The producers even decided to poke fun at the ongoing controversy about whether or not the show really qualified as “reality” television on the finale by filming two different endings. In one of them, Brody Jenner and Kristin Cavallari hug each other goodbye as the backdrop is pulled away to reveal that they’re on a soundstage — a very meta commentary on the whole debate surrounding The Hills’ veracity. In an alternate ending, Brody hugs Kristin goodbye as she gets in a limo to go to the airport. When he gets back to his apartment, there’s a surprise visitor waiting for him: Lauren Conrad. “It’s hard to say goodbye,” she tells Brody after he mentions he was saying bye to a friend. They share an almost devious smile, and the show pans away to one of its signature sweeping shots of the Hollywood sign.
DiVello: “I think the idea just came from, ‘How do we do this and just do something completely different? We joked about doing it, and pulling back the set and having a studio audience be there. I was sad to see it end, but I wanted to leave the viewer with something that they could talk about. I felt it was a very stylized show, so it was nice to have a stylistic ending like that where people were talking about it.”

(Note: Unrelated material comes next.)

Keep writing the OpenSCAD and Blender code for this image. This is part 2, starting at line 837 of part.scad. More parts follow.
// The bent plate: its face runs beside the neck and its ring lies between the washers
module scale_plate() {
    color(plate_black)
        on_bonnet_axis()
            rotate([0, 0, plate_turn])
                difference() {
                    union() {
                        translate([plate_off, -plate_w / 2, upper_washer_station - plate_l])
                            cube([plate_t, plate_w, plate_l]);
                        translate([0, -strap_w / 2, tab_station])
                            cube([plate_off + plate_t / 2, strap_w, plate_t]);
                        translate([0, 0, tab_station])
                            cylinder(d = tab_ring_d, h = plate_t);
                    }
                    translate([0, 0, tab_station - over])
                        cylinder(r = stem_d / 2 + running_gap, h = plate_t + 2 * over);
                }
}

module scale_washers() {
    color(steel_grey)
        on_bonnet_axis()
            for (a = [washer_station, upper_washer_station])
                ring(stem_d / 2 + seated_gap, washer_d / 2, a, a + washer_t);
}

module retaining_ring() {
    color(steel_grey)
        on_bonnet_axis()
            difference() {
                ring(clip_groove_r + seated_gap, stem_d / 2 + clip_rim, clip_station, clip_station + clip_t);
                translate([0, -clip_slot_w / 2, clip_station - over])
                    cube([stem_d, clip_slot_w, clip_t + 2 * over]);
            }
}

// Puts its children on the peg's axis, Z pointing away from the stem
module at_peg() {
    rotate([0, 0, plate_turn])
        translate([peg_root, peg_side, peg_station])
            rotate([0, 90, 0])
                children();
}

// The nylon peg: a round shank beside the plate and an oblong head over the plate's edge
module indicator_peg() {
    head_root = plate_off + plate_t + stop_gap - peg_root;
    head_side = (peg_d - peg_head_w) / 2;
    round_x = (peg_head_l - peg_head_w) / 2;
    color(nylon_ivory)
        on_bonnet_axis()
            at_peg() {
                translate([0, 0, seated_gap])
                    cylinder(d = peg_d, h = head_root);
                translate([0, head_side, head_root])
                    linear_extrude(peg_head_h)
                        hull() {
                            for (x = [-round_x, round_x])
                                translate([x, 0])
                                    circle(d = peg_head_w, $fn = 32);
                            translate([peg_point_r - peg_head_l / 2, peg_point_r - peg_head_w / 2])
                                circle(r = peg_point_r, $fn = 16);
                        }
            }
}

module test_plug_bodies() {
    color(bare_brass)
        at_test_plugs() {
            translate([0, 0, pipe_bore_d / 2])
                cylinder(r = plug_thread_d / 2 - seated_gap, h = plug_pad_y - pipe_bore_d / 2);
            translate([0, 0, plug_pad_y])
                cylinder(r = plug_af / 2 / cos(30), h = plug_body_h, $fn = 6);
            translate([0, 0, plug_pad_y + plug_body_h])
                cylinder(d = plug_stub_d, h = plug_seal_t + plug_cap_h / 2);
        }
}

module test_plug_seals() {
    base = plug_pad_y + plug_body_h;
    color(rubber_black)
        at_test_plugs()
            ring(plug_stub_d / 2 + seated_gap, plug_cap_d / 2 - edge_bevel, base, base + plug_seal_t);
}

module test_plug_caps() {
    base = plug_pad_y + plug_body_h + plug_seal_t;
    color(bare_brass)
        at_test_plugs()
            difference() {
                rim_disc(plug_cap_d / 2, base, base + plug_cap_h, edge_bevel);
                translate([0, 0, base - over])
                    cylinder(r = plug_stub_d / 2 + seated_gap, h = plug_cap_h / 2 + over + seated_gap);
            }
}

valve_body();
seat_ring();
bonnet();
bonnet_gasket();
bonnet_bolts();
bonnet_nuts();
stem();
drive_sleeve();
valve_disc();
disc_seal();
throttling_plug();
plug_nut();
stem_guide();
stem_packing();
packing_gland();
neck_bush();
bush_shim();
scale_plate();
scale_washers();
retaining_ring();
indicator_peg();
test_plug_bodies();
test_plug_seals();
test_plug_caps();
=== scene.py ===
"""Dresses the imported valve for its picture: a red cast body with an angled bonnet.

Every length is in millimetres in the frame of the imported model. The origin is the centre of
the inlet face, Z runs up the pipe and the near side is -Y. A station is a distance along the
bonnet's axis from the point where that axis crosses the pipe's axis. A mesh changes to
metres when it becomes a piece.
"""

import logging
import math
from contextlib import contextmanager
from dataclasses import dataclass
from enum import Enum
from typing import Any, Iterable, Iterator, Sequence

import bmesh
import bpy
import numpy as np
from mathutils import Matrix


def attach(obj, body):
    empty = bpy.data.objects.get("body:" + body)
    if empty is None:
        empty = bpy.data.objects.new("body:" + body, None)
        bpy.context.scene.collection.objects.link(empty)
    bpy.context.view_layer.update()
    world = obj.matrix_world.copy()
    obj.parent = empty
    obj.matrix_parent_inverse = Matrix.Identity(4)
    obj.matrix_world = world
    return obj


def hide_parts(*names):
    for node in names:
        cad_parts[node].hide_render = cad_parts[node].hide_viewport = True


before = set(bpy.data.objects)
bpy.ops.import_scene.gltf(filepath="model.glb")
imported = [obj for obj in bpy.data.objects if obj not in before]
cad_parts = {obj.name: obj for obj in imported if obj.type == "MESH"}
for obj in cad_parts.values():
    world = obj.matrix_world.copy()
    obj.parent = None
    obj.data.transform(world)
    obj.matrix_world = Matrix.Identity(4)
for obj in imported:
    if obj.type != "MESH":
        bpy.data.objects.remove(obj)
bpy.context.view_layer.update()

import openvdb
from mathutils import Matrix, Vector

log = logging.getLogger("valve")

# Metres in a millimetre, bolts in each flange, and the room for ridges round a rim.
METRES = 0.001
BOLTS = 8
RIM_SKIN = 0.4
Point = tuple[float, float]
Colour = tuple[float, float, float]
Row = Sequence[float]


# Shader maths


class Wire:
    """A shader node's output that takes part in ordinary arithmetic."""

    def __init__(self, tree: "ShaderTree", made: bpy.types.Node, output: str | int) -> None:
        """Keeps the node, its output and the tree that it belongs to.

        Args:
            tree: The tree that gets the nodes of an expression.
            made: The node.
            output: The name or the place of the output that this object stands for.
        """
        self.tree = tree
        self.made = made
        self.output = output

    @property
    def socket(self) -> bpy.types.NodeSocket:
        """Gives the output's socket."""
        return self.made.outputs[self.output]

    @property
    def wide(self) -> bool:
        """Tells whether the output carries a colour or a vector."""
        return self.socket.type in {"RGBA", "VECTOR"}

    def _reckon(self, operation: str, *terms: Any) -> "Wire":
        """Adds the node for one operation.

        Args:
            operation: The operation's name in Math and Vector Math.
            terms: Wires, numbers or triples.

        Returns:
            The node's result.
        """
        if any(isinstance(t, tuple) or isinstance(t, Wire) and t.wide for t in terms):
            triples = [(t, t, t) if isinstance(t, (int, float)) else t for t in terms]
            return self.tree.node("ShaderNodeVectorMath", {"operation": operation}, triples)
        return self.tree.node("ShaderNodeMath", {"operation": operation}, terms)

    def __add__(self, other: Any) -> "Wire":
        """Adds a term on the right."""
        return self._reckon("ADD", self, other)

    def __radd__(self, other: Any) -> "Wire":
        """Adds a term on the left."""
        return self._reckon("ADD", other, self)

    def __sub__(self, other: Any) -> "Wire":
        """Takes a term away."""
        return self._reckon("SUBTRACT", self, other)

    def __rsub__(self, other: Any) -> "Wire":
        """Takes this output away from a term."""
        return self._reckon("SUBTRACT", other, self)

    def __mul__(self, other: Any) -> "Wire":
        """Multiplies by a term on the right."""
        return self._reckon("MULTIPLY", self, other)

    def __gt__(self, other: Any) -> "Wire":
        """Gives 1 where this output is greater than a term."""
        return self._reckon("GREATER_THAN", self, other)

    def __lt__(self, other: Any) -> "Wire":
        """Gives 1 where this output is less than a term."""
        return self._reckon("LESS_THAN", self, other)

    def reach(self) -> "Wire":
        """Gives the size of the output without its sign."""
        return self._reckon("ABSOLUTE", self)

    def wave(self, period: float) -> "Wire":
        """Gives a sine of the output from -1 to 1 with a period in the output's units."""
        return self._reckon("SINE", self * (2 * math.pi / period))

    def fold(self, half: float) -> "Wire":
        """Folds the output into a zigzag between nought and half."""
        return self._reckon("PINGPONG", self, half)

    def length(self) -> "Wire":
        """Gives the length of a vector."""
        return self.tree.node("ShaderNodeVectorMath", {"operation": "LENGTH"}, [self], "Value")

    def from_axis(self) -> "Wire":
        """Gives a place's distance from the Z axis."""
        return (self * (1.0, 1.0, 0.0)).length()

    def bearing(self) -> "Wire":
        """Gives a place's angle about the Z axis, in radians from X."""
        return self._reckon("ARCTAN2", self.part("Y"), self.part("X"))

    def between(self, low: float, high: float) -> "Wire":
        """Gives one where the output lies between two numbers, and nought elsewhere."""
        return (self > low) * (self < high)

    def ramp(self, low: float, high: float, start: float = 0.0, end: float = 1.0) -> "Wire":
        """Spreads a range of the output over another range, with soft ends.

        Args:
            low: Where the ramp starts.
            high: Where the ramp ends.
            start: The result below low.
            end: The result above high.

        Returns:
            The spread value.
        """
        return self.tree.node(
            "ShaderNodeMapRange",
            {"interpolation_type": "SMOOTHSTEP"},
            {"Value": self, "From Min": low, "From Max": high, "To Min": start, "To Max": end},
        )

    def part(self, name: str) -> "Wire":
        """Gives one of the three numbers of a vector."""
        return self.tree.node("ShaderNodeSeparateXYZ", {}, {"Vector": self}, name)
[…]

DiSanto: “Adam DiVello came into my office and pitched out the idea of that ending, and I thought it was such a cool idea because we were dealing with so many people saying, ‘Is [the show] real? Is it not?’ Ultimately, for me it didn’t matter at that point because it was just like, people were into the stories and these kids and this world. I thought ending it in that way would be such a funny, cool way to wrap it up in a fun, meta kind of way… Honestly, I felt like the [alternate] ending [that didn’t air] was more fake. It was weird where he comes home and Lauren’s there; it’s almost like the husband being switched out on Bewitched.”
The Hills blurred the line between cast members’ televised and real personas. Since the show went off the air, they’ve gone on to become fashion designers, TV hosts, authors, celebrity personalities, and more. Are the producers surprised at how the cast managed to use their allegedly lucrative reality TV careers (producers wouldn’t comment on the cast's Hills salaries) as a springboard for future endeavors?
Travis: “I think it’s great — especially Lauren. I spoke to her recently, and she was saying she finally had young people recognize her who don’t know about The Hills. She said sometimes they don’t know her from the television show, so it’s great. She’s been able to have all these books and clothing lines.”
DiVello: “I'm so proud of all of them. Lauren, Whitney, Kristin, and Audrina…they’re all very successful in their own rights. I’m happy they’re all thriving. I’m sitting in my office with posters of them up all over the place. I have my Rolling Stone cover, which is my favorite poster.”
We hope these interviews provide some much-needed behind-the-scenes clarity on this, the 10th anniversary of one of the most pivotal pieces of pop culture from the aughts. Please go forth in your day and feel the rain on your skin. Remember: No one else can feel it for you. Only you can let it in, drench yourself in words unspoken. Live your life with arms wide open. Today is where your book begins. The rest is still unwritten…much like the unforgettable soundbites on The Hills, according to producers.